A few hundred people had gathered at a Havana church the previous day to
pay respects to Oswaldo Paya, who died Sunday in a car crash, when a
scrum broke out outside between dissidents yelling "freedom!" and state
security agents.
Police herded more than 40 people onto buses, according to noted
dissident hunger-striker Guillermo Farinas. They were taken to police
stations and released within hours.
Cuba, which considers members of the island's small dissident community
to be "counterrevolutionaries" bent on undermining the government, has
cleared its prisons of internationally recognized prisoners of
conscience in recent years. Dissidents say authorities have since turned
to brief detentions such as those seen Tuesday.
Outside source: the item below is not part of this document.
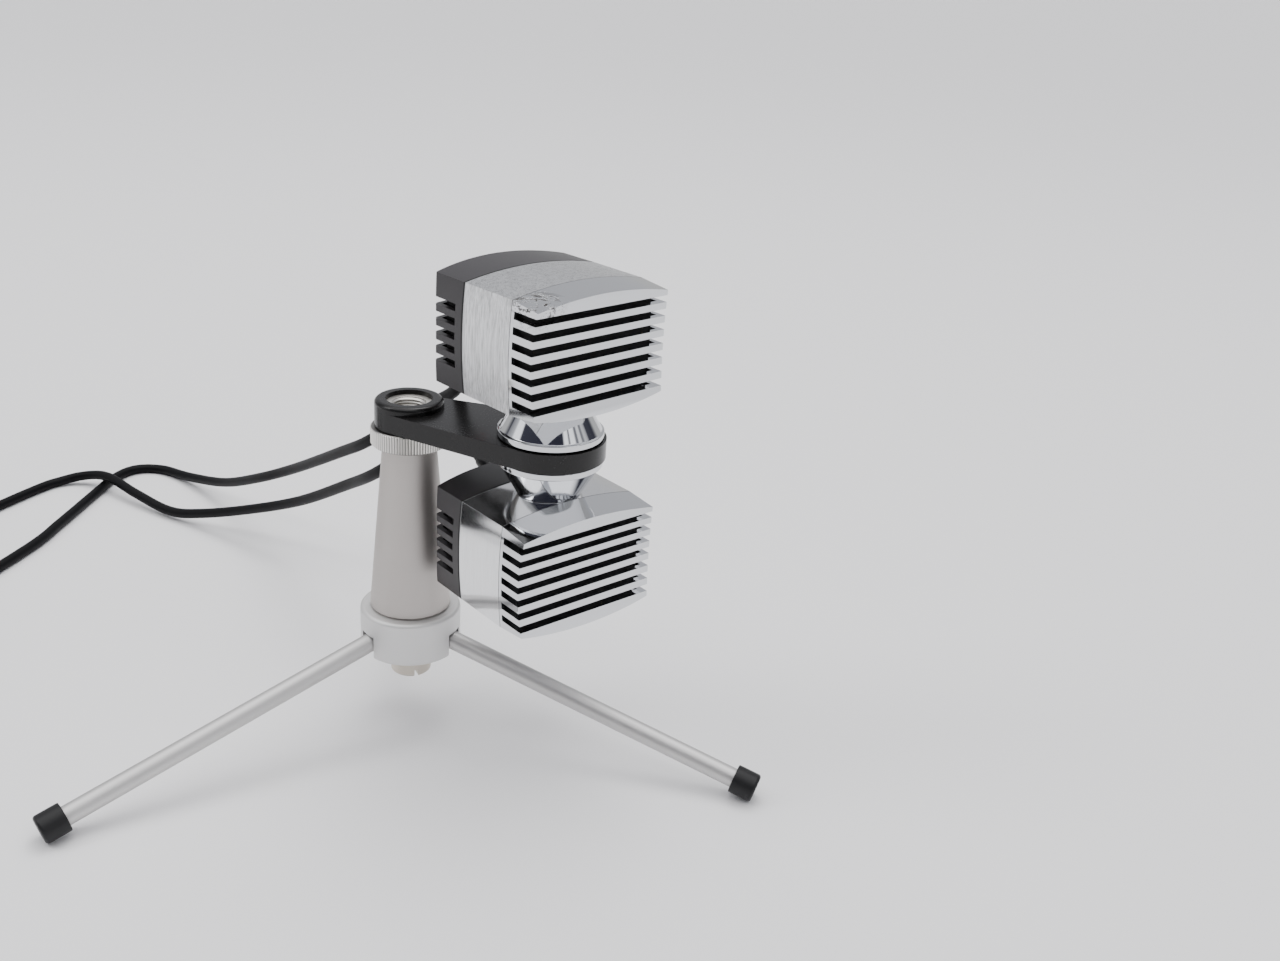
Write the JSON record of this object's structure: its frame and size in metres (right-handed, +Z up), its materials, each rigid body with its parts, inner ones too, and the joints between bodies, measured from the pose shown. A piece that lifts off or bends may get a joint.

The short-term arrests "aim to produce physical and psychological wear
and tear among the opposition," said Farinas, who like Paya is a past
winner of the European Union's Sakharov human rights prize.
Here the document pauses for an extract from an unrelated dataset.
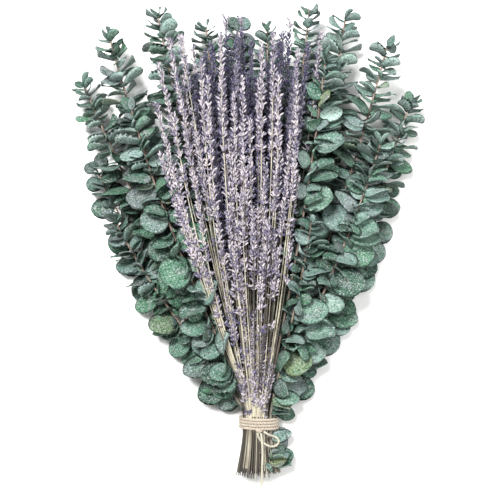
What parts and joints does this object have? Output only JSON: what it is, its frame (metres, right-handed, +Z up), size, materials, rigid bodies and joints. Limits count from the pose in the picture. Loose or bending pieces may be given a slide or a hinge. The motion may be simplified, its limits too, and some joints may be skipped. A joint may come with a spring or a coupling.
{
  "type": "dried eucalyptus bunch",
  "caption": "Dried round-leaved eucalyptus stems fanned round a sheaf of lavender, tied near the cut ends with jute twine and lying on its side.",
  "frame": {"origin": "on the surface that the bunch lies on, under the middle of its box without the loose ends of the twine", "axes": "+Z up from the surface, +Y from the cut ends to the tips, +X to the right as the bunch is seen from above"},
  "size_m": [0.3206, 0.4336, 0.0844],
  "materials": {
    "dried_leaf": "matt, with a pale waxy bloom",
    "dried_flower": "matt, dry and papery",
    "jute_twine": "matt, twisted and slightly hairy"
  },
  "bodies": {
    "root": {"eucalyptus_right_inner": "dried_leaf", "eucalyptus_left_outer": "dried_leaf", "eucalyptus_right_low": "dried_leaf", "eucalyptus_back_middle": "dried_leaf", "eucalyptus_left_front": "dried_leaf", "eucalyptus_right_front": "dried_leaf", "eucalyptus_right_middle": "dried_leaf", "eucalyptus_left_low": "dried_leaf", "eucalyptus_left_inner": "dried_leaf", "eucalyptus_left_shoulder": "dried_leaf", "eucalyptus_left_long": "dried_leaf", "eucalyptus_left_top": "dried_leaf", "eucalyptus_right_long": "dried_leaf", "eucalyptus_right_outer": "dried_leaf", "eucalyptus_right_top": "dried_leaf", "eucalyptus_right_pale": "dried_leaf", "eucalyptus_back_left": "dried_leaf", "eucalyptus_back_right": "dried_leaf", "lavender_pair_01": "dried_flower", "lavender_pair_02": "dried_flower", "lavender_pair_03": "dried_flower", "lavender_pair_04": "dried_flower", "lavender_pair_05": "dried_flower", "lavender_pair_06": "dried_flower", "lavender_pair_07": "dried_flower", "lavender_pair_08": "dried_flower", "lavender_pair_09": "dried_flower", "lavender_pair_10": "dried_flower", "lavender_pair_11": "dried_flower", "lavender_pair_12": "dried_flower", "lavender_pair_13": "dried_flower", "lavender_pair_14": "dried_flower", "lavender_pair_15": "dried_flower", "lavender_pair_16": "dried_flower", "lavender_pair_17": "dried_flower", "lavender_pair_18": "dried_flower", "lavender_pair_19": "dried_flower", "lavender_pair_20": "dried_flower", "lavender_pair_21": "dried_flower", "lavender_pair_22": "dried_flower", "lavender_pair_23": "dried_flower", "lavender_pair_24": "dried_flower", "lavender_pair_25": "dried_flower", "lavender_pair_26": "dried_flower", "lavender_pair_27": "dried_flower", "twine_wrap": "jute_twine", "twine_knot": "jute_twine", "twine_loop": "jute_twine", "twine_tail": "jute_twine"}
  },
  "joints": []
}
Dissidents accused police of rough treatment, but there were no reports
of any serious injuries.
The White House said in a Wednesday statement that the detentions
"provide a stark demonstration of the climate of repression in Cuba."
"We look forward to the day when the Cuban people can live in the free
society Oswaldo Paya worked so hard to bring about throughout his
lifetime," it read.
Human rights group Amnesty International also criticized the arrests.
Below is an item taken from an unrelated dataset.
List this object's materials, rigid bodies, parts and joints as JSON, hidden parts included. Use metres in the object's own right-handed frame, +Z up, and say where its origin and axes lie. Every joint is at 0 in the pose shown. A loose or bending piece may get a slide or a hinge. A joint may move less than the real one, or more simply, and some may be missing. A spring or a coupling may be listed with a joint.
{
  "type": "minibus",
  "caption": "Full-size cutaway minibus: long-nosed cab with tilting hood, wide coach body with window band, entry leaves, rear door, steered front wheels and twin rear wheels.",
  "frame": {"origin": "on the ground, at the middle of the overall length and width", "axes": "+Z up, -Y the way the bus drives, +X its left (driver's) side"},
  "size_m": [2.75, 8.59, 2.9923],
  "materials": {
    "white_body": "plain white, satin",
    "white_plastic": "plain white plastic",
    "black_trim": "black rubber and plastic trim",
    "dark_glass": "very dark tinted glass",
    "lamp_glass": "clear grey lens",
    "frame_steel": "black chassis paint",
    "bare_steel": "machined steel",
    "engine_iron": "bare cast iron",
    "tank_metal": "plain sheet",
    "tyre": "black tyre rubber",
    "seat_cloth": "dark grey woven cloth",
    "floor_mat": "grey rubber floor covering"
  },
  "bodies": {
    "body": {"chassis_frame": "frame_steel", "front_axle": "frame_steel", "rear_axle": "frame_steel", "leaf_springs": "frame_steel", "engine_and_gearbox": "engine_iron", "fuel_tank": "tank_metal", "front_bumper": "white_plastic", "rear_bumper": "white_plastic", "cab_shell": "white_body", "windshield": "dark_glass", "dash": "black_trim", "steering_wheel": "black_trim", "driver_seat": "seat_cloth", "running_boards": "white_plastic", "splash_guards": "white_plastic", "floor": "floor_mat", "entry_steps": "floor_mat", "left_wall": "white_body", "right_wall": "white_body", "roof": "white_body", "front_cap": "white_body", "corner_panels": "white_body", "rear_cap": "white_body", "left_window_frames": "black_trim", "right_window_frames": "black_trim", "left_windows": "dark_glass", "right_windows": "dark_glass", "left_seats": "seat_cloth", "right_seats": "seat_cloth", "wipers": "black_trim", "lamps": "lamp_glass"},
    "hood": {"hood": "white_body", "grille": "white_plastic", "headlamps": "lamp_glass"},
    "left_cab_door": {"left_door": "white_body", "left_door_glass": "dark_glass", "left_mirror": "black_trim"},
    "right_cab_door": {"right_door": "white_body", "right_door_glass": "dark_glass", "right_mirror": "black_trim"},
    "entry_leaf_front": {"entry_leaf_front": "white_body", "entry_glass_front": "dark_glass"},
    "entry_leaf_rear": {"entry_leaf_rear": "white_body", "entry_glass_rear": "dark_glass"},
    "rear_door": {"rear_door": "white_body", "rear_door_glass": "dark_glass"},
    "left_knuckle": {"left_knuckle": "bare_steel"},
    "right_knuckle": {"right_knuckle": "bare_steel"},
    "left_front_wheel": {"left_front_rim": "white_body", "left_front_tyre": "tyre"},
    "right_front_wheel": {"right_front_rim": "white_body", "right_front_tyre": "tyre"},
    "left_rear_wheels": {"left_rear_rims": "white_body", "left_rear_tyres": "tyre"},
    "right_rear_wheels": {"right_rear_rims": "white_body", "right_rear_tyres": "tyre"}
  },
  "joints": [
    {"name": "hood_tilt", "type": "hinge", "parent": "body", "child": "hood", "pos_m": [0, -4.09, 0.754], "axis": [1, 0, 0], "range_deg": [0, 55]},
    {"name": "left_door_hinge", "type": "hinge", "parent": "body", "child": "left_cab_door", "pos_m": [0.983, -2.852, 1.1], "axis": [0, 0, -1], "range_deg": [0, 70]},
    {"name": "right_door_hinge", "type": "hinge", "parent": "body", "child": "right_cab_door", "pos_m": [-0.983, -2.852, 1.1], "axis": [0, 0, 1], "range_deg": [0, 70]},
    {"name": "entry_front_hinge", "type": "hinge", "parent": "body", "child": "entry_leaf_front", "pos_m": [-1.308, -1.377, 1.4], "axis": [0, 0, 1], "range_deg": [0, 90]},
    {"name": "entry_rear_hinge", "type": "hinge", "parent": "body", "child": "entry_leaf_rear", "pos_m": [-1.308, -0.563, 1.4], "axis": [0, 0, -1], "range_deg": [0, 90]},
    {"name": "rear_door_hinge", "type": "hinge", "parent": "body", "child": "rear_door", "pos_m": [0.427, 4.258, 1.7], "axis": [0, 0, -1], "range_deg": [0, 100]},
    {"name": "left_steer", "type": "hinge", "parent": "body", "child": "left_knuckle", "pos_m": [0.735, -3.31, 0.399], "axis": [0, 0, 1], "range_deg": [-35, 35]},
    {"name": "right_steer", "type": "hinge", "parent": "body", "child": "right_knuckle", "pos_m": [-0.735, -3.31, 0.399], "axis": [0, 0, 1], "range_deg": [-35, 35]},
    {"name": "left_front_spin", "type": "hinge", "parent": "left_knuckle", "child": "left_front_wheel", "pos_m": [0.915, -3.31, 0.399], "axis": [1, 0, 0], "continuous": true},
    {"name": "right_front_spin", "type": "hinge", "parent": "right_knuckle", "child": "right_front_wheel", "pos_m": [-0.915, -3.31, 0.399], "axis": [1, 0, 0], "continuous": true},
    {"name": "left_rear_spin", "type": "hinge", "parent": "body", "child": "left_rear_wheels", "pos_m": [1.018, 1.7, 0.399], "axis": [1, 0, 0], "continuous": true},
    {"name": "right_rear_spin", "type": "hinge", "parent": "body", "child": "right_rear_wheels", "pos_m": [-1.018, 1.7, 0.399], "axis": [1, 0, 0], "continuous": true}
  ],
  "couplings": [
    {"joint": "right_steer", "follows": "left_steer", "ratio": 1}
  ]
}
"Tuesday's events follow the pattern of short-term detentions and
imprisonments we've seen the Cuban authorities carry out time and again
as a form of intimidation against dissidents and human rights
activists," said Gerardo Ducos, Amnesty's Cuba researcher.
There was no word of the detentions in Cuban state media, which rarely
mention dissidents except to accuse them of being paid stooges of the
U.S. government. Island newspapers have reported Paya's death, but
without mentioning his opposition activities.
A rental car carrying Paya, another Cuban dissident, and two Europeans
crashed Sunday in the eastern province of Granma, killing Paya and the
other Cuban.
State media said the accident happened when the driver of the vehicle
lost control and hit a tree.
A member of the Spanish conservative ruling party's youth wing was
apparently behind the wheel. Both he and a Swede belonging to a
political youth organization suffered minor injuries. They made
statements to police and were being assisted by officials from their
respective embassies, but have not spoken to the news media.
There have been some conflicting accounts of the crash including
speculation it could have been intentional, and dissidents demanded a
transparent investigation.
"We will clear up and seek justice for the violent death of my father,"
daughter Rosa Maria Paya said Tuesday at the church.
Paya, 60, was a leading government opponent who in the late 1990s and
early 2000s headed up the Varela Project, which gathered thousands of
signatures calling for political and economic change.